Au milieu des années 60, Octave Mannoni écrit un article dans lequel il précise sa réflexion psychanalytique sur le fonctionnement de la croyance et celui du déni, conceptualisés par Freud mais considérés comme des thèmes marginaux en psychanalyse. Il va décortiquer l’expression si banalement employée « Je sais bien, mais quand même… », la placer au centre des problématiques propres à la Verleugnung (« déni de réalité ») et l’illustrer par des exemples passionnants tirés de l'ethnologie ou de la littérature : le récit d’un rite initiatique chez les Indiens Hopi ou encore celui d’un extrait des Mémoires de Casanova dans lequel le célèbre séducteur est saisi de superstition un soir de gros orage. D'une grande clarté, la prose vive et non dénuée d'humour d'Octave Mannoni avance avec précision dans les sinuosités du concept.

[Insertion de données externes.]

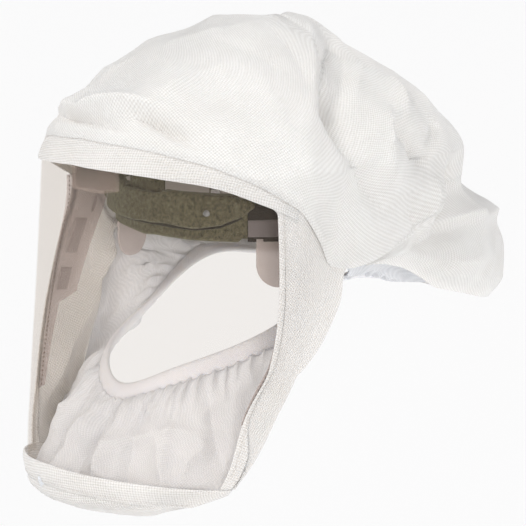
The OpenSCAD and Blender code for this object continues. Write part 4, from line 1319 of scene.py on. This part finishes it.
def crown_straps():
    front = strap_sweep("crown_tape", leg_and_arch(20, 97), 0, 1.0, 10, STRAP)
    put(front, CROWN, "strap_webbing", "crown_strap")
    for name, side in SIDES:
        half = strap_sweep(f"cross_tape_{name}", leg_and_arch(30, 90), side, 0.8, 10, STRAP)
        pad = strap_sweep(f"cross_felt_{name}", np.linspace(30, 76, 60), side, 3.2, 13, OLIVE, 1.5, (0.5, 14),
                          -3.4, 8)
        put(half, CROWN, "strap_webbing", "cross_strap")
        put(pad, CROWN, "olive_felt", f"cross_pad_{name}")
    pad = strap_sweep("crown_felt", np.linspace(40, 97, 80), 0, 4.0, 15, OLIVE, 1.9, (0.6, 14), -4.3, 8)
    put(pad, CROWN, "olive_felt", "crown_pad")
    end = strap_sweep("crown_tape_end", np.linspace(-20.5, -10, 14), 0, 2.6, 11, OLIVE, 1.2, (0.2, 10), -0.7)
    put(end, CROWN, "olive_felt", "crown_strap")


def flip_x(piece):
    for vertex in piece.data.vertices:
        vertex.co.x = -vertex.co.x
    fix_normals(piece)


# ---------------------------------------------------------------- air duct
def duct_piece():
    """Flat sleeve under the crown from the brow to the inlet, welded into lanes along its length."""
    half, thick, depth, lanes, weld = 24, 7.4, 7.6, 3, 0.6
    w_front = np.linspace(36, APEX_W - 0.5, 70)
    w_rear = np.linspace(APEX_W - 0.5, -23, 90)[1:]
    a = np.concatenate([np.zeros(len(w_front)), np.full(len(w_rear), 180.0)])
    w = np.concatenate([w_front, w_rear])
    off, across = np.array(split_sides(rounded(-thick / 2, thick / 2, -half, half, 2.4, 5), 10)).T
    lane = weld * (np.cos(across * math.pi * lanes / half) - 1) * (np.abs(off) > thick / 2 - 0.5)
    off = off + np.sign(off) * lane - depth - thick / 2
    rings = [middle + off[:, None] * out + across[:, None] * [1, 0, 0]
             for middle, out in zip(hood(a, w), hood_out(a, w))]
    piece = tube("air_duct_sleeve", rings, None, DUCT)
    put(piece, HOOD, "duct_film", "air_duct", "duct_spacer")


# ---------------------------------------------------------------- CAD pieces that stay
def dress(names, material):
    for name in names:
        data = nodes[name].data
        data.materials.clear()
        data.materials.append(material)
        for polygon in data.polygons:
            polygon.material_index = 0


def dress_cad():
    dress(["front_headband"], OLIVE)
    dress(["crown_keepers"], BAND)
    dress(["pad_rivets"], RIVET)
    dress([f"side_bracket_{name}" for name, side in SIDES], BRACKET)
    dress([f"temple_tab_{name}" for name, side in SIDES], TAB)
    dress(["air_outlet", "outlet_louvres"], OUTLET)
    dress(["inlet_plenum", "inlet_socket", "inlet_clamp_ring"], INLET)
    dress(["inlet_gasket"], GASKET)


# ---------------------------------------------------------------- stage
def make_stage():
    white = Nodes("floor").finish(Base_Color=(0.99, 0.99, 0.988, 1), Roughness=0.9, Specular_IOR_Level=0.1)
    size, level = 40.0, CHIN_Z * MM - 0.5
    mesh = bpy.data.meshes.new("floor")
    corners = [(x * size, y * size, level) for x, y in ((-1, -1), (1, -1), (1, 1), (-1, 1))]
    mesh.from_pydata(corners, [], [(0, 1, 2, 3)])
    floor = bpy.data.objects.new("floor", mesh)
    floor.data.materials.append(white)
    bpy.context.scene.collection.objects.link(floor)
    world = bpy.data.worlds.new("studio")
    bpy.context.scene.world = world
    world.use_nodes = True
    sky = world.node_tree.nodes["Background"]
    sky.inputs["Color"].default_value = (0.98, 0.985, 1.0, 1)
    sky.inputs["Strength"].default_value = 0.58

    def lamp(name, azimuth, elevation, strength, spread, color):
        data = bpy.data.lights.new(name, "SUN")
        data.energy = strength
        data.angle = math.radians(spread)
        data.color = color
        light = bpy.data.objects.new(name, data)
        light.rotation_euler = towards(azimuth, elevation).to_track_quat("Z", "Y").to_euler()
        bpy.context.scene.collection.objects.link(light)

    lamp("key", -4, 48, 1.36, 18, (1.0, 0.99, 0.975))
    lamp("front", 64, 9, 1.1, 22, (1.0, 0.99, 0.98))
    lamp("fill", 118, 18, 0.4, 50, (0.98, 0.985, 1.0))
    bpy.context.scene.view_settings.view_transform = "Standard"


make_stage()
crown_cloth()
rear_cloth()
for name, side in SIDES:
    side_cloth(name, side)
    binding_cloth(name, side)
    stay_piece(name, side)
brow_cloth()
chin_cloth()
frame_stitching()
visor_piece()
seal_cloth("face_seal_cloth", "face_seal", 0, NOTCH - 0.05, 620, 70, 7, 51)
seal_cloth("nape_seal_cloth", "nape_seal", HEM_END, NOTCH - 0.04, 420, 60, -6, 77)
neck_elastic()
comfort_pad()
headband_tapes()
crown_straps()
duct_piece()
dress_cad()
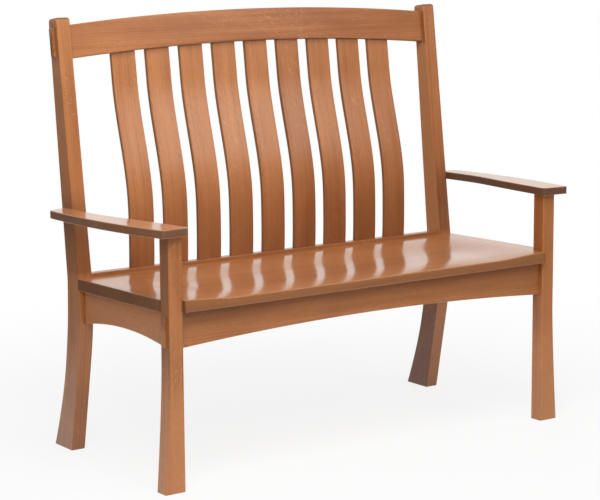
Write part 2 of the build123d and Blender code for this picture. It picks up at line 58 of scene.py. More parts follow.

Octave Mannoni (1899-1989) était psychanalyste. Cet esprit libre, passionné de poésie et de botanique, enseigna durant 30 ans, en Martinique et à Madagascar, la philosophie et la littérature jusqu'à sa rencontre avec Lacan, fin 1945, qui l'installe en écriture. Il n’aura de cesse de s’appuyer sur sa connaissance fine de l'ethnologie, de la philosophie et de la littérature pour étoffer sa pratique psychanalytique. Ses principaux écrits sont publiés au Seuil, dont Psychologie de la colonisation, Clefs pour l’Imaginaire ou l’Autre Scène et Ça n’empêche pas d’exister.
Préface de Sophie Mendelsohn, psychanalyste, qui est à l’initiative de la constitution du Collectif de Pantin, réunissant psychanalystes, philosophes et anthropologues autour de l'incidence de la race en psychanalyse. Elle a récemment coécrit avec Livio Boni La Vie psychique du racisme (La Découverte, 2021).